In the process of the reading out action, in the comparing/amplifying circuit, the gate voltages of the NMOS transistors 109, 110 both become VDDH. However, data is already latched by being compared and amplified so that the data is kept stored.
As described above, in the conventional structure, the voltage levels N1 and N2, which are generated in accordance with the resistance value of the electric fuse 101 and that of the reference resistance 102, are inputted to the gates of the NMOS transistors 109, 110. Thus, in the case where, for example, elements which are formed through a manufacturing process with a large dispersion in Vt (threshold voltage) are mounted as the MOS transistors 109, 110, or external noise is applied at the time of reading out action, the following inconveniences are generated. That is, during the process of comparing and amplifying the small difference between the voltages, which is caused when the cross couple nodes N3, N4 are discharged from VDDH, there may cause mis-latching of data thus generating reading out failure.

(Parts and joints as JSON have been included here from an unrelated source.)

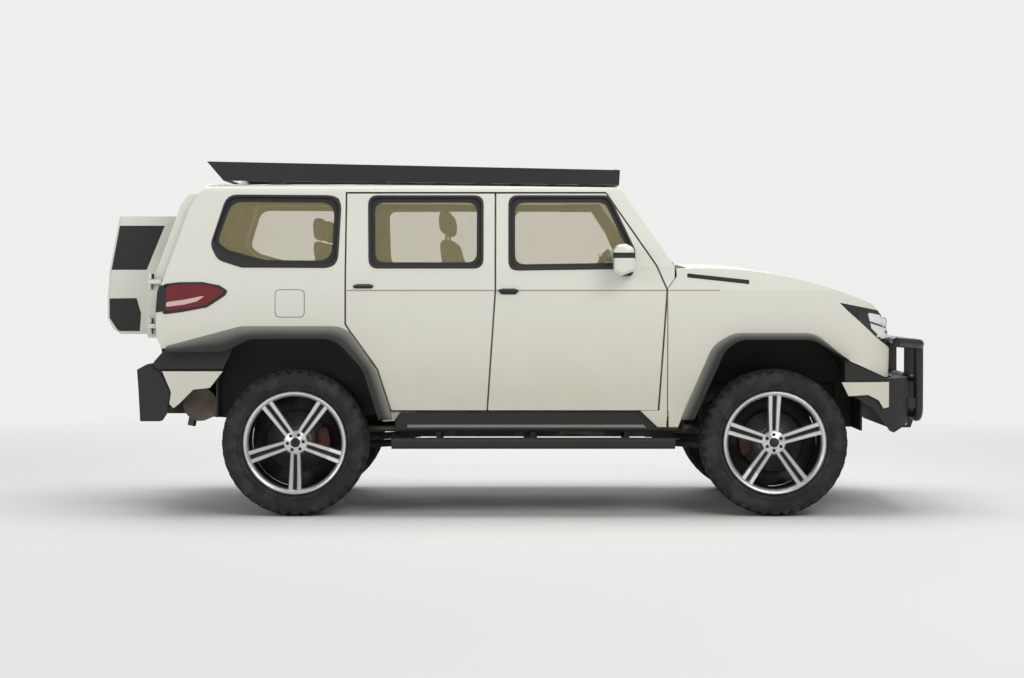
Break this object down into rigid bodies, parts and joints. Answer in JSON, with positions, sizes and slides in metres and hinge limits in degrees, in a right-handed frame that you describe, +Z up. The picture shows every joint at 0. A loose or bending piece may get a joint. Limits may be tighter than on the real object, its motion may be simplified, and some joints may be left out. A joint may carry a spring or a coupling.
{
  "type": "lifted off-road vehicle",
  "caption": "Lifted five-door off-road 4x4 with a ladder frame, steered front wheels, roof rack, front guard and opening doors, hood and side-hinged tailgate.",
  "frame": {"origin": "on the ground, on the centre line, midway between the front guard's and the tailgate box's extremes", "axes": "+X forward, +Y to the vehicle's left, +Z up"},
  "size_m": [4.81, 2.15, 2.035],
  "materials": {
    "body_paint": "gloss",
    "black_plastic": "grained",
    "black_paint": "satin",
    "frame_paint": "matt",
    "cast_metal": "rough",
    "steel": "dull",
    "glass": "polished",
    "lamp_cover": "gloss",
    "tyre_rubber": "matt",
    "alloy": "satin",
    "seat_cloth": "woven",
    "trim_plastic": "grained"
  },
  "bodies": {
    "chassis": {"side_frames": "body_paint", "fixed_windows": "glass", "roof_panel": "body_paint", "roof_rack": "black_paint", "floor_pan": "body_paint", "front_fenders": "body_paint", "lamps": "lamp_cover", "grille": "black_plastic", "bumpers": "black_plastic", "front_guard": "black_paint", "bumper_corners": "body_paint", "wheel_arch_flares": "black_plastic", "wheel_liners": "black_plastic", "side_steps": "black_plastic", "ladder_frame": "frame_paint", "powertrain": "cast_metal", "exhaust": "steel", "fuel_tank": "black_plastic", "axles": "cast_metal", "suspension": "frame_paint", "dashboard": "trim_plastic", "seats": "seat_cloth"},
    "hood_lid": {"hood": "body_paint"},
    "front_right_door": {"door_front_right": "body_paint", "window_front_right": "glass", "mirror_right": "black_paint"},
    "front_left_door": {"door_front_left": "body_paint", "window_front_left": "glass", "mirror_left": "black_paint"},
    "rear_right_door": {"door_rear_right": "body_paint", "window_rear_right": "glass"},
    "rear_left_door": {"door_rear_left": "body_paint", "window_rear_left": "glass"},
    "rear_gate": {"tailgate": "body_paint", "tailgate_window": "glass", "rear_box": "body_paint"},
    "right_knuckle": {"knuckle_right": "cast_metal"},
    "left_knuckle": {"knuckle_left": "cast_metal"},
    "front_right_wheel": {"tyre_front_right": "tyre_rubber", "rim_front_right": "alloy"},
    "front_left_wheel": {"tyre_front_left": "tyre_rubber", "rim_front_left": "alloy"},
    "rear_right_wheel": {"tyre_rear_right": "tyre_rubber", "rim_rear_right": "alloy"},
    "rear_left_wheel": {"tyre_rear_left": "tyre_rubber", "rim_rear_left": "alloy"},
    "steering": {"steering_wheel": "trim_plastic"}
  },
  "joints": [
    {"name": "steer_left", "type": "hinge", "parent": "chassis", "child": "left_knuckle", "pos_m": [1.5, 0.69, 0.419], "axis": [0, 0, 1], "range_deg": [-30, 30]},
    {"name": "steer_right", "type": "hinge", "parent": "chassis", "child": "right_knuckle", "pos_m": [1.5, -0.69, 0.419], "axis": [0, 0, 1], "range_deg": [-30, 30]},
    {"name": "steering_column", "type": "hinge", "parent": "chassis", "child": "steering", "pos_m": [0.505, 0.37, 1.372], "axis": [-0.8595, 0, 0.5111], "range_deg": [-420, 420]},
    {"name": "wheel_spin_front_right", "type": "hinge", "parent": "right_knuckle", "child": "front_right_wheel", "pos_m": [1.5, -0.806, 0.419], "axis": [0, 1, 0], "continuous": true},
    {"name": "wheel_spin_front_left", "type": "hinge", "parent": "left_knuckle", "child": "front_left_wheel", "pos_m": [1.5, 0.806, 0.419], "axis": [0, 1, 0], "continuous": true},
    {"name": "wheel_spin_rear_right", "type": "hinge", "parent": "chassis", "child": "rear_right_wheel", "pos_m": [-1.24, -0.806, 0.419], "axis": [0, 1, 0], "continuous": true},
    {"name": "wheel_spin_rear_left", "type": "hinge", "parent": "chassis", "child": "rear_left_wheel", "pos_m": [-1.24, 0.806, 0.419], "axis": [0, 1, 0], "continuous": true},
    {"name": "door_swing_front_right", "type": "hinge", "parent": "chassis", "child": "front_right_door", "pos_m": [0.845, -0.878, 1], "axis": [0, 0, 1], "range_deg": [0, 65]},
    {"name": "door_swing_front_left", "type": "hinge", "parent": "chassis", "child": "front_left_door", "pos_m": [0.845, 0.878, 1], "axis": [0, 0, -1], "range_deg": [0, 65]},
    {"name": "door_swing_rear_right", "type": "hinge", "parent": "chassis", "child": "rear_right_door", "pos_m": [-0.14, -0.878, 1], "axis": [0, 0, 1], "range_deg": [0, 65]},
    {"name": "door_swing_rear_left", "type": "hinge", "parent": "chassis", "child": "rear_left_door", "pos_m": [-0.14, 0.878, 1], "axis": [0, 0, -1], "range_deg": [0, 65]},
    {"name": "tailgate_swing", "type": "hinge", "parent": "chassis", "child": "rear_gate", "pos_m": [-2.08, -0.816, 1.2], "axis": [0, 0, 1], "range_deg": [0, 90]},
    {"name": "hood_lift", "type": "hinge", "parent": "chassis", "child": "hood_lid", "pos_m": [1.016, 0, 1.408], "axis": [0, -1, 0], "range_deg": [0, 55]}
  ],
  "couplings": [
    {"joint": "steer_right", "follows": "steer_left", "ratio": 1},
    {"joint": "steering_column", "follows": "steer_left", "ratio": 14}
  ]
}
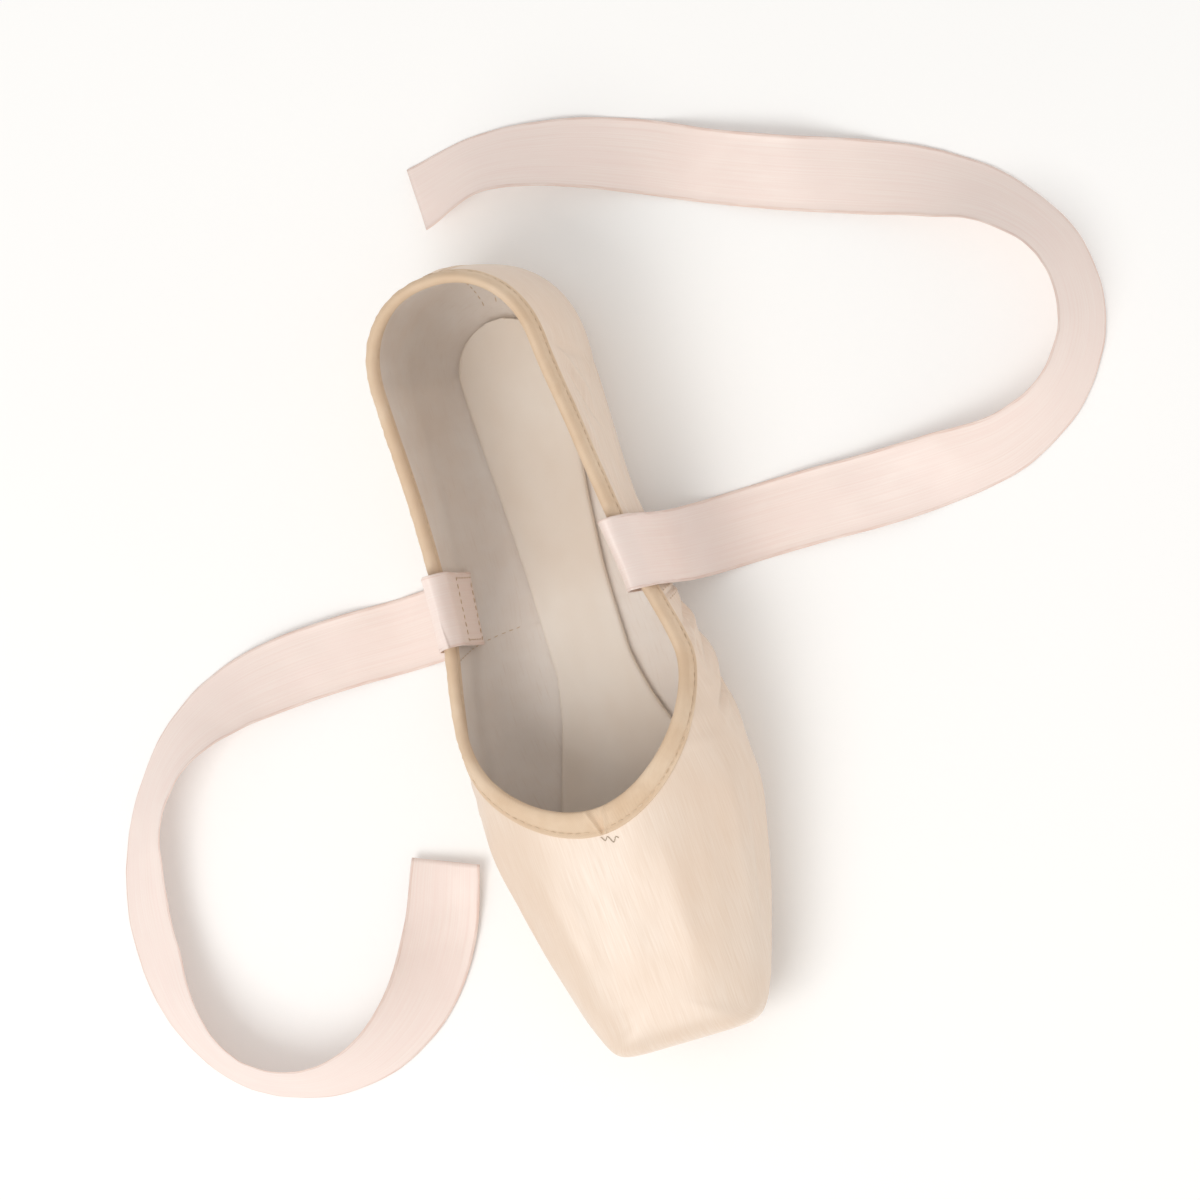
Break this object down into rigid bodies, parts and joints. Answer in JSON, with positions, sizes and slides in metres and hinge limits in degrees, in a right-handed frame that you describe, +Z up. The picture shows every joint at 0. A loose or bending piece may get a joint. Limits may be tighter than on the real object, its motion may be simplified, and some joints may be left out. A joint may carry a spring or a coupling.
{
  "type": "pointe shoe",
  "caption": "Satin ballet pointe shoe with a blocked toe box, a bound collar, a leather outsole and ankle ribbons.",
  "frame": {"origin": "on the floor, under the middle of the shoe's length and width, without its ribbons", "axes": "+Z up, -Y towards the platform at the toe, +Y towards the heel, X across the shoe"},
  "size_m": [0.344, 0.2748, 0.0598],
  "materials": {
    "outsole_leather": "matt suede-like leather with a dark cut edge and a sewn line",
    "satin": "glossy pale peach satin",
    "lining": "plain pale cotton lining",
    "binding": "soft cotton binding, cream",
    "ribbon": "fine pale pink satin ribbon"
  },
  "bodies": {
    "root": {"outsole": "outsole_leather", "upper": "satin", "insole": "lining", "collar_binding": "binding", "ribbon_right": "ribbon", "ribbon_left": "ribbon"}
  },
  "joints": []
}
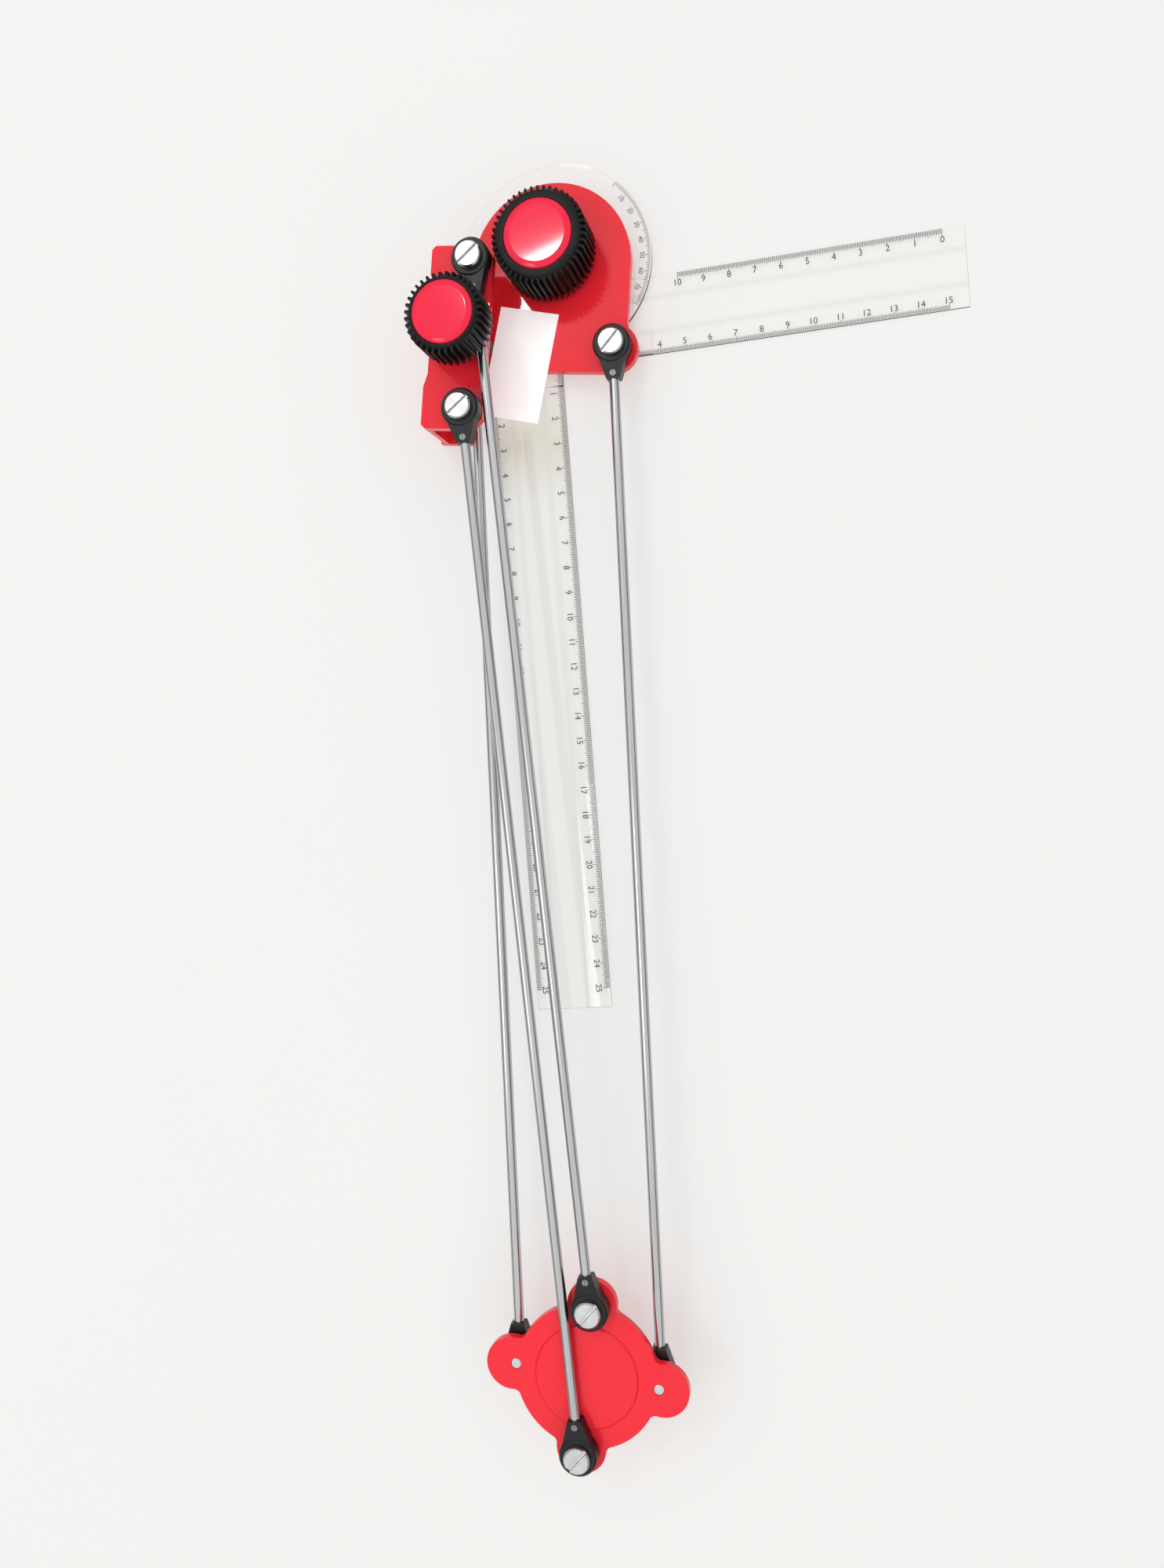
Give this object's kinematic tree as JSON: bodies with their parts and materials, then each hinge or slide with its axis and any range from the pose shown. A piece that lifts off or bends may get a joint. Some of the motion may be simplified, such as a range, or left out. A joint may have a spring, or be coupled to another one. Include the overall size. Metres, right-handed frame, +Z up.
{
  "type": "drafting machine",
  "caption": "Folding drafting machine with a board clamp, parallel-rod arms, an elbow plate and a head that holds a protractor disc and a clear square.",
  "frame": {"origin": "the head's turning axis on the plane of the drawing sheet, at the centre of the underside of the scale hub", "axes": "+Z up from the sheet, +X along the short blade, -Y along the long blade, with the machine folded"},
  "size_m": [0.2127, 0.5129, 0.0524],
  "materials": {
    "red_paint": "gloss red enamel on a casting",
    "black_plastic": "moulded, slight sheen",
    "washer_black": "flat washer",
    "red_cap": "glossy pinkish red cap",
    "bright_rod": "bright plated steel rod",
    "screw_steel": "turned and plated",
    "brass": "turned",
    "clear_acrylic": "clear with dark graduations",
    "tag_card": "blank white card"
  },
  "bodies": {
    "clamp": {"clamp_body": "red_paint", "clamp_pivot_screws": "screw_steel", "clamp_pivot_washers": "washer_black"},
    "press_pad": {"press_pad": "black_plastic"},
    "press_screw": {"press_screw": "screw_steel", "clamp_knob": "black_plastic", "clamp_knob_insert": "brass", "clamp_knob_cap": "red_cap"},
    "clamp_rod_a": {"clamp_rod_a": "bright_rod", "clamp_rod_a_clamp_end": "black_plastic", "clamp_rod_a_elbow_end": "black_plastic", "clamp_rod_a_grub_screws": "screw_steel"},
    "clamp_rod_b": {"clamp_rod_b": "bright_rod", "clamp_rod_b_clamp_end": "black_plastic", "clamp_rod_b_elbow_end": "black_plastic", "clamp_rod_b_grub_screws": "screw_steel"},
    "elbow": {"elbow_plate": "red_paint", "elbow_upper_screws": "screw_steel", "elbow_upper_washers": "washer_black", "elbow_lower_screws": "screw_steel", "elbow_lower_washers": "washer_black"},
    "head_rod_a": {"head_rod_a": "bright_rod", "head_rod_a_elbow_end": "black_plastic", "head_rod_a_head_end": "black_plastic", "head_rod_a_grub_screws": "screw_steel"},
    "head_rod_b": {"head_rod_b": "bright_rod", "head_rod_b_elbow_end": "black_plastic", "head_rod_b_head_end": "black_plastic", "head_rod_b_grub_screws": "screw_steel"},
    "head": {"head_plate": "red_paint", "head_pivot_screws": "screw_steel", "head_pivot_washers": "washer_black", "head_bush": "brass", "friction_ring": "black_plastic", "spring_washer": "screw_steel", "blank_tag": "tag_card"},
    "scales": {"protractor_disc": "clear_acrylic", "blade_square": "clear_acrylic", "centre_spindle": "screw_steel", "hub_rivets": "screw_steel", "scale_screws": "screw_steel"},
    "lock_knob": {"lock_knob": "black_plastic", "lock_knob_insert": "brass", "lock_knob_cap": "red_cap"}
  },
  "joints": [
    {"name": "clamp_arm_swing", "type": "hinge", "parent": "clamp", "child": "clamp_rod_a", "pos_m": [-0.0267, -0.00476, 0.0318], "axis": [0, 0, 1], "range_deg": [0, 155]},
    {"name": "clamp_rod_b_swing", "type": "hinge", "parent": "clamp", "child": "clamp_rod_b", "pos_m": [-0.03536, -0.06069, 0.0318], "axis": [0, 0, 1], "range_deg": [0, 155]},
    {"name": "elbow_pivot", "type": "hinge", "parent": "clamp_rod_a", "child": "elbow", "pos_m": [-0.01226, -0.4082, 0.0318], "axis": [0, 0, 1], "range_deg": [-155, 0]},
    {"name": "head_arm_swing", "type": "hinge", "parent": "elbow", "child": "head_rod_a", "pos_m": [0.01138, -0.4405, 0.0207], "axis": [0, 0, 1], "range_deg": [-85, 0]},
    {"name": "head_rod_b_swing", "type": "hinge", "parent": "elbow", "child": "head_rod_b", "pos_m": [-0.04456, -0.43184, 0.0207], "axis": [0, 0, 1], "range_deg": [-85, 0]},
    {"name": "head_pivot", "type": "hinge", "parent": "head_rod_a", "child": "head", "pos_m": [0.0221, -0.03894, 0.0138], "axis": [0, 0, 1], "range_deg": [0, 85]},
    {"name": "scale_turn", "type": "hinge", "parent": "head", "child": "scales", "pos_m": [0, 0, 0.004], "axis": [0, 0, 1], "range_deg": [0, 90]},
    {"name": "lock_knob_turn", "type": "hinge", "parent": "head", "child": "lock_knob", "pos_m": [0, 0, 0.02], "axis": [0, 0, 1], "range_deg": [0, 90]},
    {"name": "press_feed", "type": "slide", "parent": "clamp", "child": "press_pad", "axis": [0, 0, 1], "range_m": [0, 0.00375]},
    {"name": "press_turn", "type": "hinge", "parent": "press_pad", "child": "press_screw", "pos_m": [-0.03403, -0.03054, 0.03], "axis": [0, 0, 1], "range_deg": [0, 1080]}
  ],
  "couplings": [
    {"joint": "clamp_rod_b_swing", "follows": "clamp_arm_swing", "ratio": 1},
    {"joint": "elbow_pivot", "follows": "clamp_arm_swing", "ratio": -1},
    {"joint": "head_rod_b_swing", "follows": "head_arm_swing", "ratio": 1},
    {"joint": "head_pivot", "follows": "head_arm_swing", "ratio": -1},
    {"joint": "press_turn", "follows": "press_feed", "rad_per_m": 5026.5}
  ]
}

Further, from the supply of the power until starting the reading out action, the READ is “1”, the NMOS transistors 103, 104 are constantly ON, and the electric current is kept flown in the electric fuse 101 and the reference resistance 102. Therefore, in such a system LSI which uses a plurality of semiconductor memories with a memory redundant function, consumption of electric current is increased.
Further, in the comparing/amplifying circuit, the data, when determined once by the reading out action, is constantly held in the cross couple circuit (the PMOS transistors 105, 106 and the NMOS transistors 107, 108) by keeping the NMOS transistor 111 ON. Therefore, “0” is always applied to the gate of either the PMOS transistor 105 or 106 so that there may be a risk of deteriorating the PMOS transistor.